Im Rahmen der Unter­halts­be­rechnung hat der Bundes­ge­richtshof hingegen nicht akzeptiert, dass die neue Ehefrau – anders als die geschiedene Beklagte – nicht erwerbstätig ist. Vielmehr seien für die geschiedene wie für die neue Ehefrau die gleichen Maßstäbe anzuwenden. Zwar sei die Rollen­ver­teilung in der neuen Ehe gesetzlich zulässig und könne nicht als rechts­miss­bräuchlich bewertet werden. Die Rollen­ver­teilung betreffe indessen nur das Innenverhältnis zwischen den neuen Ehegatten. Dass diese im Verhältnis zum geschiedenen Ehegatten nicht ausschlaggebend sein dürfe, ergebe sich bereits aus der vom Gesetzgeber im anderen Zusammenhang getroffenen Entscheidung (zum Rang der Unterhaltsan-sprüche vgl. § 1609 Nr. 2 BGB), wonach für den geschiedenen und den neuen Ehegatten im Hinblick auf die Erwer­bs­ver­pflichtung die gleichen Maßstäbe gelten sollten. Daher sei der Unterhalt der neuen Ehefrau zum Zwecke der Gleich­be­handlung so zu ermitteln, als wäre die neue Ehe ebenfalls geschieden. Auch eine anderweitige Regelung der Ehegatten im Hinblick auf die Dauer der Kinderbetreuung (sog. elternbezogene Gründe nach § 1570 Abs. 2 BGB) könne aus diesen Gründen grundsätzlich nicht ausschlaggebend sein.
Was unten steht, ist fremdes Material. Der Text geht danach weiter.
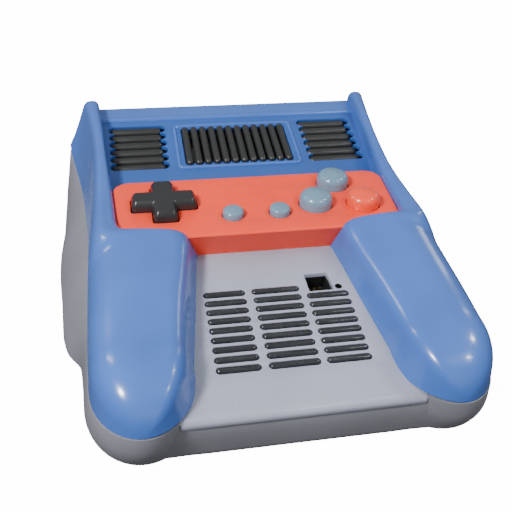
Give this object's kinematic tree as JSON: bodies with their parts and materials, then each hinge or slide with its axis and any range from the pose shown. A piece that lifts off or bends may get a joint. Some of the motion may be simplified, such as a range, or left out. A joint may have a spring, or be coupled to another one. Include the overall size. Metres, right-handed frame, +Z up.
{
  "type": "game console with controller",
  "caption": "Game console with built-in controller: grey casing, blue shell with two palm grips, red control panel with direction pad and round buttons, vent grilles and louvred deck.",
  "frame": {"origin": "centre of the bounding box underside, on the table between the four feet", "axes": "+X to the right hand of the player, +Y to the back of the console, +Z up"},
  "size_m": [0.1654, 0.1829, 0.0603],
  "materials": {
    "grey_casing": "satin moulded",
    "blue_shell": "glossy moulded",
    "grey_deck": "satin moulded",
    "red_panel": "satin moulded",
    "black_pad": "satin moulded",
    "black_plastic": "matte moulded",
    "pale_button": "glossy moulded",
    "orange_button": "glossy moulded",
    "dark_bars": "satin moulded",
    "slate_bars": "satin moulded",
    "steel": "plain",
    "gold_contacts": "plated",
    "circuit_board": "solder mask",
    "white_rubber": "plain",
    "speaker_frame": "painted",
    "speaker_paper": "pressed paper",
    "chip_black": "moulded epoxy",
    "aluminium": "extruded",
    "capacitor_sleeve": "shrink sleeve",
    "white_plastic": "plain",
    "ribbon_grey": "plain",
    "foot_rubber": "plain"
  },
  "bodies": {
    "console": {"base_tub": "grey_casing", "top_shell": "blue_shell", "front_deck": "grey_deck", "control_panel": "red_panel", "dpad_seat": "black_plastic", "vent_grille_left": "dark_bars", "vent_grille_centre": "dark_bars", "vent_grille_right": "dark_bars", "deck_louvres_left": "slate_bars", "deck_louvres_centre": "slate_bars", "deck_louvres_right": "slate_bars", "link_socket": "black_plastic", "link_contacts": "gold_contacts", "link_board": "circuit_board", "link_board_screws": "steel", "reset_switch": "black_plastic", "speaker_basket": "speaker_frame", "speaker_cone": "speaker_paper", "speaker_magnet": "steel", "speaker_screws": "steel", "control_board": "circuit_board", "dpad_membrane": "white_rubber", "menu_membrane": "white_rubber", "action_membrane": "white_rubber", "control_board_screws": "steel", "panel_screws": "steel", "main_board": "circuit_board", "processor": "chip_black", "heat_sink": "aluminium", "memory_chips": "chip_black", "video_chip": "chip_black", "capacitors": "capacitor_sleeve", "clock_crystal": "steel", "power_jack": "black_plastic", "power_pin": "steel", "av_jack": "black_plastic", "power_switch_body": "black_plastic", "ribbon_sockets": "white_plastic", "ribbon_cable": "ribbon_grey", "main_board_screws": "steel", "case_screws": "steel", "rubber_feet": "foot_rubber"},
    "dpad_gimbal": {"dpad_pivot": "steel"},
    "dpad_key": {"dpad": "black_pad"},
    "left_menu_key": {"left_menu_button": "pale_button"},
    "right_menu_key": {"right_menu_button": "pale_button"},
    "rear_action_key": {"rear_action_button": "pale_button"},
    "front_action_key": {"front_action_button": "pale_button"},
    "right_action_key": {"right_action_button": "orange_button"},
    "reset_key": {"reset_plunger": "black_plastic"},
    "power_slider": {"power_switch_knob": "dark_bars"}
  },
  "joints": [
    {"name": "dpad_pitch", "type": "hinge", "parent": "console", "child": "dpad_gimbal", "pos_m": [-0.037, 0.00799, 0.03999], "axis": [1, 0, 0], "range_deg": [-3.5, 3.5], "stiffness_Nm_per_rad": 0.3},
    {"name": "dpad_roll", "type": "hinge", "parent": "dpad_gimbal", "child": "dpad_key", "pos_m": [-0.037, 0.00799, 0.03999], "axis": [0, 0.9982, 0.0598], "range_deg": [-3.5, 3.5], "stiffness_Nm_per_rad": 0.3},
    {"name": "left_menu_press", "type": "slide", "parent": "console", "child": "left_menu_key", "axis": [0, 0.0598, -0.9982], "range_m": [0, 0.0012], "stiffness_N_per_m": 400},
    {"name": "right_menu_press", "type": "slide", "parent": "console", "child": "right_menu_key", "axis": [0, 0.0598, -0.9982], "range_m": [0, 0.0012], "stiffness_N_per_m": 400},
    {"name": "rear_action_press", "type": "slide", "parent": "console", "child": "rear_action_key", "axis": [0, 0.0598, -0.9982], "range_m": [0, 0.0012], "stiffness_N_per_m": 500},
    {"name": "front_action_press", "type": "slide", "parent": "console", "child": "front_action_key", "axis": [0, 0.0598, -0.9982], "range_m": [0, 0.0012], "stiffness_N_per_m": 500},
    {"name": "right_action_press", "type": "slide", "parent": "console", "child": "right_action_key", "axis": [0, 0.0598, -0.9982], "range_m": [0, 0.0012], "stiffness_N_per_m": 500},
    {"name": "reset_press", "type": "slide", "parent": "console", "child": "reset_key", "axis": [0, 0.1736, -0.9848], "range_m": [0, 0.0004], "stiffness_N_per_m": 200},
    {"name": "power_slide", "type": "slide", "parent": "console", "child": "power_slider", "axis": [1, 0, 0], "range_m": [0, 0.0034]}
  ]
}
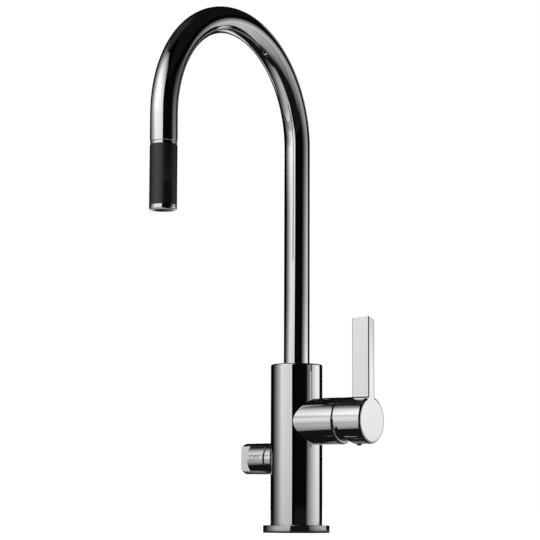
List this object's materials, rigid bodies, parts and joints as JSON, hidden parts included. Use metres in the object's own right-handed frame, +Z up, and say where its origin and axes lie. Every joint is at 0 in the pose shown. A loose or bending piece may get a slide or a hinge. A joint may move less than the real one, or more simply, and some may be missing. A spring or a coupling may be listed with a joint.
{
  "type": "kitchen mixer tap",
  "caption": "Single-lever kitchen mixer tap with a tall swivelling arched spout, a pull-out hand spray and a shut-off knob for an appliance feed.",
  "frame": {"origin": "centre of the deck hole, on the worktop surface that the base gasket rests on", "axes": "+Z up along the column, the spout reaches towards -Y, the mixer lever is on the +X side and the shut-off knob on the -X side"},
  "size_m": [0.1402, 0.2462, 0.4733],
  "materials": {
    "gasket_rubber": "matt moulded rubber",
    "chrome_column": "polished chrome plate",
    "chrome_spout": "polished chrome plate",
    "chrome_lever": "polished chrome plate",
    "chrome_knob": "polished chrome plate",
    "chrome_trim": "polished chrome plate",
    "raw_brass": "turned, unplated",
    "bearing_plastic": "natural moulded plastic",
    "cartridge_plastic": "glass-filled moulded plastic",
    "disc_ceramic": "lapped",
    "seal_rubber": "smooth moulded rubber",
    "screw_steel": "turned stainless steel",
    "hose_braid": "grey nylon braid over a rubber tube",
    "grip_rubber": "soft matt rubber",
    "aerator_plastic": "dark moulded plastic"
  },
  "bodies": {
    "column": {"base_gasket": "gasket_rubber", "base_flange": "chrome_column", "column_shell": "chrome_column", "side_branch": "chrome_column", "port_block": "raw_brass", "waterway_core": "raw_brass", "lower_bearing": "bearing_plastic", "upper_bearing": "bearing_plastic", "column_top_ring": "chrome_trim", "spout_stop_screw": "screw_steel", "cartridge_seat_block": "raw_brass", "cartridge_seals": "seal_rubber", "cartridge_base": "cartridge_plastic", "cartridge_housing": "cartridge_plastic", "fixed_ceramic_disc": "disc_ceramic", "cartridge_nut": "raw_brass", "cartridge_dome": "chrome_trim", "valve_collar": "chrome_knob", "valve_gasket": "seal_rubber", "valve_body": "raw_brass", "valve_seat_seal": "seal_rubber", "valve_fixed_disc": "disc_ceramic"},
    "spout": {"spout_tube": "chrome_spout", "spout_sleeve": "raw_brass", "docking_guide": "bearing_plastic", "pull_out_hose": "hose_braid", "hose_inlet_fitting": "raw_brass"},
    "hose_end": {"hose_free_end": "hose_braid", "hose_ferrule": "screw_steel", "hose_tail": "raw_brass"},
    "handset": {"handset_core": "chrome_trim", "grip_sleeve": "grip_rubber", "handset_top_ring": "chrome_trim", "handset_bottom_ring": "chrome_trim", "aerator_housing": "aerator_plastic", "aerator_screen": "aerator_plastic", "aerator_spreader": "aerator_plastic", "aerator_seal": "seal_rubber", "check_valve": "cartridge_plastic", "hose_washer": "seal_rubber", "hose_cone_nut": "raw_brass"},
    "carrier": {"cartridge_rotor": "cartridge_plastic", "pivot_pin": "screw_steel"},
    "moving_disc": {"moving_ceramic_disc": "disc_ceramic", "disc_driver": "cartridge_plastic"},
    "lever": {"lever_handle": "chrome_lever", "lever_spindle": "screw_steel", "lever_grub_screw": "screw_steel", "lever_plug": "chrome_lever"},
    "valve": {"valve_knob": "chrome_knob", "valve_moving_disc": "disc_ceramic", "valve_spindle": "raw_brass", "valve_ring": "seal_rubber", "knob_grub_screw": "screw_steel"}
  },
  "joints": [
    {"name": "spout_swivel", "type": "hinge", "parent": "column", "child": "spout", "pos_m": [0, 0, 0.14], "axis": [0, 0, 1], "range_deg": [-60, 60]},
    {"name": "handset_pull", "type": "slide", "parent": "spout", "child": "hose_end", "axis": [0, 0, -1], "range_m": [0, 0.25], "deforming": ["hose_free_end"]},
    {"name": "handset_turn", "type": "hinge", "parent": "hose_end", "child": "handset", "pos_m": [0, -0.2034, 0.3], "axis": [0, 0, 1], "continuous": true},
    {"name": "lever_turn", "type": "hinge", "parent": "column", "child": "carrier", "pos_m": [0.05, 0, 0.102], "axis": [1, 0, 0], "range_deg": [-45, 45]},
    {"name": "lever_tilt", "type": "hinge", "parent": "carrier", "child": "lever", "pos_m": [0.05, 0, 0.102], "axis": [0, 1, 0], "range_deg": [0, 25]},
    {"name": "disc_slide", "type": "slide", "parent": "carrier", "child": "moving_disc", "axis": [0, 0, 1], "range_m": [0, 0.0046]},
    {"name": "valve_turn", "type": "hinge", "parent": "column", "child": "valve", "pos_m": [-0.04, 0, 0.0683], "axis": [-1, 0, 0], "range_deg": [0, 90]}
  ],
  "couplings": [
    {"joint": "disc_slide", "follows": "lever_tilt", "m_per_rad": 0.0105}
  ]
}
Rechtslage in Bezug auf den Aufsto­ckungs­un­terhalt hat sich seit dem 1. Januar 2008 nicht maßgeblich geändert

Zur weiteren Frage der Befristung des Geschie­de­nen­un­terhalts hat der Bundes­ge­richtshof hervorgehoben, dass sich in Bezug auf den sog. Aufsto­ckungs­un­terhalt (§ 1573 Abs. 2 BGB) die Rechtslage seit dem 1. Januar 2008 nicht maßgeblich geändert habe. Die neue Vorschrift des § 1578 b BGB stelle insoweit nur klar, was bereits aufgrund des Urteils des erkennenden Senats vom 12. April 2006 (FamRZ 2006, 1006) gegolten habe. Konsequenz dieser Entscheidung ist somit, dass bei allen rechtskräftigen Unter­halt­s­titeln, die vor der am 1.1.2008 in Kraft getretenen Unter­halts­reform, aber nach der Änderung der Rechtsprechung im Jahr 2006 erlassen wurden, bei ansonsten gleich gebliebener Tatsachenlage eine nachträgliche Befristung aufgrund der Rechtskraft des voraus­ge­gangenen Urteils ausgeschlossen ist.